Paul McCartney, Chris Martin, and Sheryl Crow support Meat Free Monday. Why cut your meat consumption by a seventh? From their website:
The UK’s Food Climate Research Network suggests that food production from farm to fork is responsible for between 20-30 percent of global green house gas emissions. Livestock production is responsible for around half of these emissions. The more meat we produce and eat the bigger that carbon footprint will get. A sustainable future demands that we cut down - and yet between 1961 and 2007 the world population increased by a factor of 2.2, but meat consumption quadrupled, and poultry consumption increased 10-fold.
This increase in meat production is not affecting only greenhouse gas emmisions. As more animals are reared and brought to slaughter, the treatment of those animals has become increasingly barbaric. Not worried about animal rights? Eating fruits, grains and vegetables is between 4 and 54 times more efficient than eating meat . A vegetarian U.S. could feed twice the current population without having to worry about Mad Cow Disease or Swine Flu (source).

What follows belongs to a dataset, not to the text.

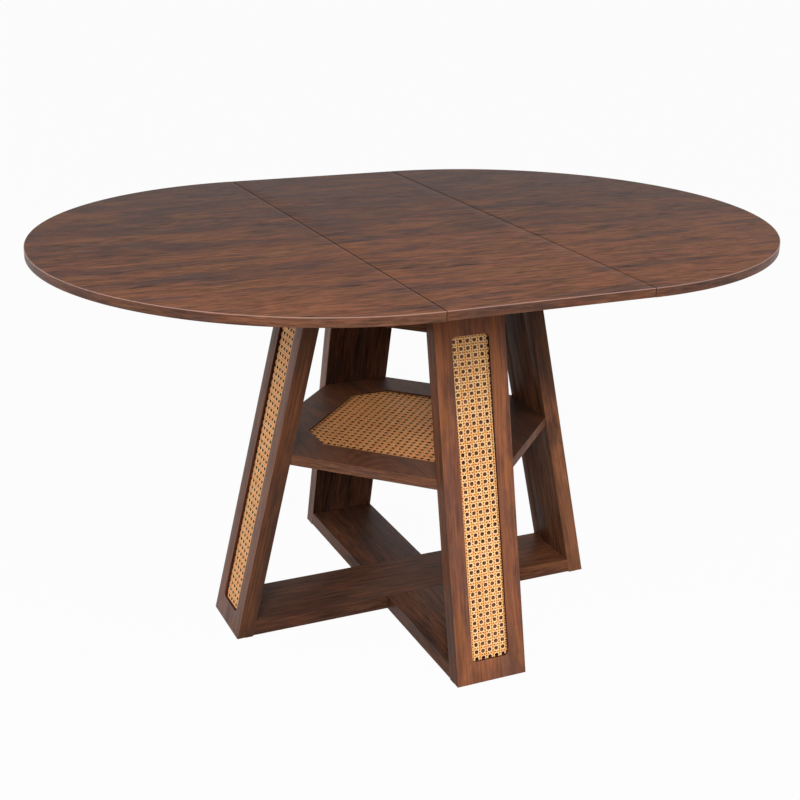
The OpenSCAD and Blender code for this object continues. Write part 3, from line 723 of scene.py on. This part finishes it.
def strands(heading, offsets, limits, perPitch, width, thick, height):
    # Lines along heading at the given offsets to its left, cut by the half-planes in limits, each a flat
    # tube with closed ends. Gives points, quads, end faces, UV and the number of each point's strand.
    d = np.array([math.cos(heading), math.sin(heading)])
    a = np.array([-d[1], d[0]])
    offsets = np.asarray(offsets)[:, None]
    normals, bounds = np.array([n for n, _ in limits]), np.array([b for _, b in limits])
    ahead, level = normals @ d, 1e-9
    room = bounds[None, :] - offsets * (normals @ a)[None, :]
    with np.errstate(divide="ignore", invalid="ignore"):
        cut = room / ahead[None, :]
    stop = np.where(ahead > level, cut, np.inf).min(1)
    start = np.where(ahead < -level, cut, -np.inf).max(1)
    outside = ((np.abs(ahead) <= level) & (room < 0)).any(1)
    keep = (stop - start > cane["shortest"]) & ~outside
    offsets, start, stop = offsets[keep], start[keep][:, None], stop[keep][:, None]
    steps = math.ceil((stop - start).max() / cane["pitch"] * perPitch)
    run = start + (stop - start) * np.linspace(0, 1, steps + 1)[None, :]
    x = offsets * a[0] + run * d[0]
    y = offsets * a[1] + run * d[1]
    z = height(x, y)
    count, m = len(offsets), len(section)
    px = x[..., None] + section[:, 0] * width * a[0]
    py = y[..., None] + section[:, 0] * width * a[1]
    pz = z[..., None] + section[:, 1] * thick
    points = np.stack([px, py, pz], -1).reshape(-1, 3)
    first = np.arange(count)[:, None, None] * (steps + 1) * m
    quads = (first + gridFaces(steps + 1, m)[None]).reshape(-1, 4)[:, ::-1]
    ring = np.arange(m)
    starts = first[:, 0, 0][:, None] + ring[None]
    ends = (first[:, 0, 0][:, None] + steps * m + ring[None])[:, ::-1]
    number = np.repeat(np.arange(count), (steps + 1) * m)
    apart = number * 0.37   # so that no two strands have the same fibres
    uv = np.stack([np.repeat(run[..., None], m, -1).ravel() + apart,
                   np.tile(np.arange(m) / (m - 1), count * (steps + 1))], 1)
    return points, quads, np.concatenate([starts, ends]), uv, number


def weave(name, families, place, node, seed, material):
    # Joins families of strands into one piece, placed by a 4 x 4 matrix. Each strand has its own tone.
    allPoints, allFaces, allUv, allTone, allCells, before = [], [], [], [], [], 0
    random = np.random.default_rng(seed)
    for points, quads, ends, uv, number, cells in families:
        allPoints.append(points)
        allCells.append(cells)
        allFaces += (quads + before).tolist() + (ends + before).tolist()
        allUv.append(uv)
        allTone.append(random.uniform(0, 1, number.max() + 1)[number])
        before += len(points)
    points = np.concatenate(allPoints)
    matrix = np.array(place)
    points = points @ matrix[:3, :3].T + matrix[:3, 3]
    made = piece(name, points, allFaces, "base", [material])
    setUv(made, "strand", np.concatenate(allUv))
    setUv(made, "cell", np.concatenate(allCells))
    made.data.attributes.new("tone", "FLOAT", "POINT").data.foreach_set("value", np.concatenate(allTone))
    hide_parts(node)


def evenPlaces(reach, phase, spacing):
    # Evenly spaced offsets that cover -reach to reach, one of them at phase
    low = math.ceil((-reach - phase) / spacing)
    high = math.floor((reach - phase) / spacing)
    return phase + spacing * np.arange(low, high + 1)


def caneFamilies(kind, limits, reach, perPitch, seed, skew=0.0, shift=(0.0, 0.0)):
    # Six families about a hole at shift: two along X, two along Y and the two diagonals. A strand's
    # height goes by where it is along the webbing's own two directions.
    random = np.random.default_rng(seed)
    p, half = cane["pitch"], kind["pair"] / 2
    sx, sy = shift
    ca, sa = math.cos(skew), math.sin(skew)

    def own(x, y):
        # Coordinates along the webbing's own two directions, from a hole's middle
        return ca * (x - sx) + sa * (y - sy), -sa * (x - sx) + ca * (y - sy)

    def family(heading, reach, phase, spacing, perPitch, width, height):
        places = evenPlaces(reach, phase, spacing)
        places = places + random.normal(0, kind["uneven"], len(places))
        made = strands(heading, places, limits, perPitch, width, kind["thick"], height)
        return made + (np.stack(own(made[0][:, 0], made[0][:, 1]), 1) / p,)

    alongX = -sa * sx + ca * sy
    alongY = ca * sx + sa * sy
    made = []
    for sign in (-1, 1):
        made.append(family(
            skew, reach, alongX + p / 2 + sign * half, p, perPitch, kind["width"],
            lambda x, y: -sign * kind["lift"] * pairBend(own(x, y)[0], kind["pair"])))
        made.append(family(
            skew + math.pi / 2, reach, -alongY - p / 2 - sign * half, p, perPitch, kind["width"],
            lambda x, y: sign * kind["lift"] * pairBend(own(x, y)[1], kind["pair"])))
    for sign in (-1, 1):
        heading = skew + sign * math.pi / 4
        phase = -math.sin(heading) * sx + math.cos(heading) * sy + p / 2 / math.sqrt(2)
        made.append(family(
            heading, reach * 1.5, phase, p / math.sqrt(2), perPitch * cane["diagonalSteps"], kind["diagonal"],
            lambda x, y: sign * kind["ride"] * np.cos(2 * math.pi * own(x, y)[0] / p)))
    return made


caneMaterial = caneFinish("caneStrands")
leftCaneMaterial = caneFinish("leftCaneStrands", **leftCaneLook)
shelfCaneMaterial = caneFinish("shelfCaneStrands", **shelfCaneLook)
halfLong = (windowHigh - windowLow) / 2 + cane["edgeIn"]
halfWide = window["width"] / 2 + cane["edgeIn"]
box = [((1, 0), halfWide), ((-1, 0), halfWide), ((0, 1), halfLong), ((0, -1), halfLong)]
caneLaid = {   # how each leg's webbing happened to be laid: turn, shift aside, shift up and bow
    "front": (0.0044, 0.0016, 0.003, 0.0022),
    "left": (-0.003, 0.0015, 0.006, -0.001),
    "right": (0.002, 0.0, 0.001, 0.001),
    "back": (-0.002, 0.0008, 0.004, -0.0012),
}


def legWebbing(side, angle):
    skew, aside, up, bow = caneLaid[side]
    kind, seed = cane["leg"], cane["seeds"][side]
    families = caneFamilies(kind, box, halfLong, cane["legSteps"], seed, skew, (aside, up))
    for points, *_ in families:   # sideways by the square of the distance from a third of the way up
        points[:, 0] -= bow * (points[:, 1] / halfLong + 1 / 3) ** 2
    outward = turned((math.cos(base["lean"]), 0, math.sin(base["lean"])), angle)
    across, along = turned((0, 1, 0), angle), turned(slope, angle)
    origin = turned((base["legSpan"] / 2, 0, 0), angle) + along * (windowLow + windowHigh) / 2 \
        - outward * (window["lip"] + kind["ride"] + kind["thick"] / 2)
    place = Matrix.Translation(origin) @ Matrix((across, along, outward)).transposed().to_4x4()
    weave(side + "LegWebbing", families, place, side + "_leg_cane", seed,
          leftCaneMaterial if side == "left" else caneMaterial)


for side, angle in turns.items():
    legWebbing(side, angle)
print("leg webbing made")

shelfHalf = innerFace(base["shelfTop"]) - base["border"] + cane["edgeIn"]
shelfReach = innerFace(base["shelfTop"]) + base["legWidth"] / 2 - base["border"] * math.sqrt(2) \
    + cane["edgeIn"] * math.sqrt(2)
octagonLimits = [((1, 0), shelfHalf), ((-1, 0), shelfHalf), ((0, 1), shelfHalf), ((0, -1), shelfHalf)] \
    + [((i, j), shelfReach) for i in (-1, 1) for j in (-1, 1)]
seeds = cane["seeds"]
families = caneFamilies(cane["shelf"], octagonLimits, shelfHalf, cane["shelfSteps"], seeds["shelf"],
                        math.pi / 4)
place = Matrix.Translation(
    (0, 0, base["shelfTop"] - shelf["lip"] - cane["shelf"]["ride"] - cane["shelf"]["thick"] / 2))
weave("shelfWebbingPairs", families[:4], place, "shelf_cane", seeds["shelf"], shelfCaneMaterial)
weave("shelfWebbingDiagonals", families[4:], place, "shelf_cane", seeds["shelfDiagonals"], shelfCaneMaterial)
print("shelf webbing made")


# The frame under the top, the runners and what is hidden below
quarters = {"front_left": -0.75, "front_right": -0.25, "back_left": 0.75, "back_right": 0.25}   # half turns
for number, (corner, turn) in enumerate(quarters.items()):
    outward = turned((1, 0, 0), turn * math.pi)
    wood = boardWood(corner + "ApronWood", turned(outward, math.pi / 2), (0, 0, 1), (0.5 * number, 0.2, 0),
                     **darkLook)
    easedBoard(corner.title().replace("_", "") + "Apron", corner + "_apron", "base", [wood])
easedBoard("shelfPanel", "shelf_panel", "base",
           [boardWood("shelfPanelWood", (0, 1, 0), (-1, 0, 0), (0.6, 0.3, 0.2), **liningLook)],
           width=easing["thinWidth"])
easedBoard("topPlate", "top_plate", "base",
           [boardWood("plateWood", (1, 0, 0), (0, 1, 0), (0.1, 0.8, 0.3), **darkLook)])
woodX = runnerWood("runnerWoodX", (1, 0, 0), (0, 1, 0))
woodY = runnerWood("runnerWoodY", (0, 1, 0), (-1, 0, 0))
bodyOf = {node: body for body, members in frame["record"]["behaviour"]["bodies"].items() for node in members}
for node in nodes:
    if node.endswith(("_runner", "_batten", "_battens")):
        easedBoard(node.replace("_", ""), node, bodyOf[node], [woodX])
    if node.endswith("_cleat"):
        easedBoard(node.replace("_", ""), node, bodyOf[node], [woodY])
# Beads, dowels, screws and glides stay as packed and only get their finish
beadWood = boardWood("beadWood", (0, 0, 1), (1, 0, 0), **liningLook)
plain = {"runner_wood": woodX, "screw_steel": speckleFinish("screwSteel", steelLook),
         "glide": speckleFinish("glidePlastic", glideLook)}
slots = {s["node"]: s["material_slot"] for s in frame["record"]["subparts"]}
for node, made in nodes.items():
    if slots[node] in plain and not made.hide_render:
        made.data.materials.clear()
        made.data.materials.append(beadWood if node.endswith("_bead") else plain[slots[node]])
print("frame, runners and fasteners finished")


# Floor, light and camera
stage = {
    "floor": colour(165, 165, 165),
    "floorSize": 60.0,
    "glow": 0.97,        # how much of the floor's look is plain white to the camera
    "worldFill": 0.02,
    "aim": (0, 0, 0.45),
    "lamps": {           # place, size, power, colour
        "low": ((-1.6, -2.78, 2.08), 1.4, 82.0, (1.0, 0.99, 0.98)),
        "key": ((-0.72, -2.2, 3.21), 1.6, 62.0, (1.0, 0.98, 0.96)),
        "right": ((2.23, -2.48, 1.8), 1.4, 30.0, (1.0, 1.0, 1.0)),
        "high": ((0.29, -1.66, 3.63), 1.6, 15.0, (1.0, 1.0, 1.0)),
        "left": ((-3.4, 0.1, 1.45), 1.4, 32.0, (1.0, 1.0, 1.0)),
        "back": ((-2.7, 2.6, 1.4), 1.4, 12.0, (1.0, 1.0, 1.0)),
    },
}


def whiteToCamera(f):
    # 1 for what the camera sees directly, in gloss or through glass
    rays = [f.node("ShaderNodeLightPath", {}, {}, out=name)
            for name in ("Is Camera Ray", "Is Glossy Ray", "Is Transmission Ray")]
    return (rays[0] + rays[1] + rays[2]).clamped()


def floor():
    f = newFinish("paleFloor")
    lit = f.node("ShaderNodeBsdfDiffuse", {}, {"Color": stage["floor"]})
    glow = f.node("ShaderNodeEmission", {}, {"Color": (1, 1, 1, 1), "Strength": 1.0})
    both = f.node("ShaderNodeMixShader", {}, {0: whiteToCamera(f) * stage["glow"], 1: lit, 2: glow})
    f.node("ShaderNodeOutputMaterial", {}, {"Surface": both})
    half = stage["floorSize"] / 2
    corners = [(-half, -half, 0), (half, -half, 0), (half, half, 0), (-half, half, 0)]
    mesh = bpy.data.meshes.new("floor")
    mesh.from_pydata(corners, [], [(0, 1, 2, 3)])
    mesh.materials.append(f.owner)
    made = placed("floor", mesh)


def world():
    sky = bpy.data.worlds.new("softRoom")
    bpy.context.scene.world = sky
    f = Finish(sky)
    strength = whiteToCamera(f) * (1.0 - stage["worldFill"]) + stage["worldFill"]
    light = f.node("ShaderNodeBackground", {}, {"Color": (1, 1, 1, 1), "Strength": strength})
    f.node("ShaderNodeOutputWorld", {}, {"Surface": light})


def lamp(name, place, size, power, tint):
    light = bpy.data.lights.new(name, "AREA")
    light.shape = "DISK"
    light.size = size
    light.energy = power
    light.color = tint
    made = placed(name, light)
    made.location = place
    made.rotation_euler = (Vector(stage["aim"]) - Vector(place)).to_track_quat("-Z", "Y").to_euler()


floor()
world()
for name, values in stage["lamps"].items():
    lamp(name, *values)

view = {   # the photograph's viewpoint
    "place": (-1.059346, -2.245141, 1.331133),
    "heading": math.radians(-24.844),
    "down": math.radians(20.268),
    "roll": math.radians(1.256),
    "lens": 60.81,       # in millimetres,
    "film": 36.0,        # as is the film's width
}


def camera():
    a, e, r = view["heading"], view["down"], view["roll"]
    forward = Vector((-math.sin(a) * math.cos(e), math.cos(a) * math.cos(e), -math.sin(e)))
    right = Vector((math.cos(a), math.sin(a), 0))
    up = right.cross(forward)
    right, up = right * math.cos(r) + up * math.sin(r), up * math.cos(r) - right * math.sin(r)
    lens = bpy.data.cameras.new("photoView")
    lens.sensor_width = view["film"]
    lens.lens = view["lens"]
    made = placed("photoView", lens)
    aimed = Matrix((right, up, -forward)).transposed().to_4x4()
    made.matrix_world = Matrix.Translation(view["place"]) @ aimed
    bpy.context.scene.camera = made


camera()
bpy.context.scene.view_settings.view_transform = "Standard"
print("stage, light and camera set")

The Meat Free Monday campaign is not about cutting meat production by 14.3%. If you choose to change your Monday eating habits, you will probably realize that a vegetarian diet is easy, fulfilling, and actually filling. When you realize how easy it is to eat less meat, making daily changes to your diet will be simple. Paul is not asking you to be a vegetarian; he asks that you are aware that your dietary decisions have real consequences. Spreading awareness that meat is not vital to one’s health and satisfaction is a greater victory, one that could help billions of poorly treated animals, millions of starving people, and anyone who enjoys a guilt-free cheeseburger.
If you master eating vegetarian on monday, why not try every weekday?
If you are skeptical, I ask that you don’t write vegetarianism off as reactionary or restricting. Research it and try it! Meat Free Monday and its casual near-vegetarianism promise to save our money, our health, and our environment while still upholding our right to eat meat. May moderation be the new American compromise.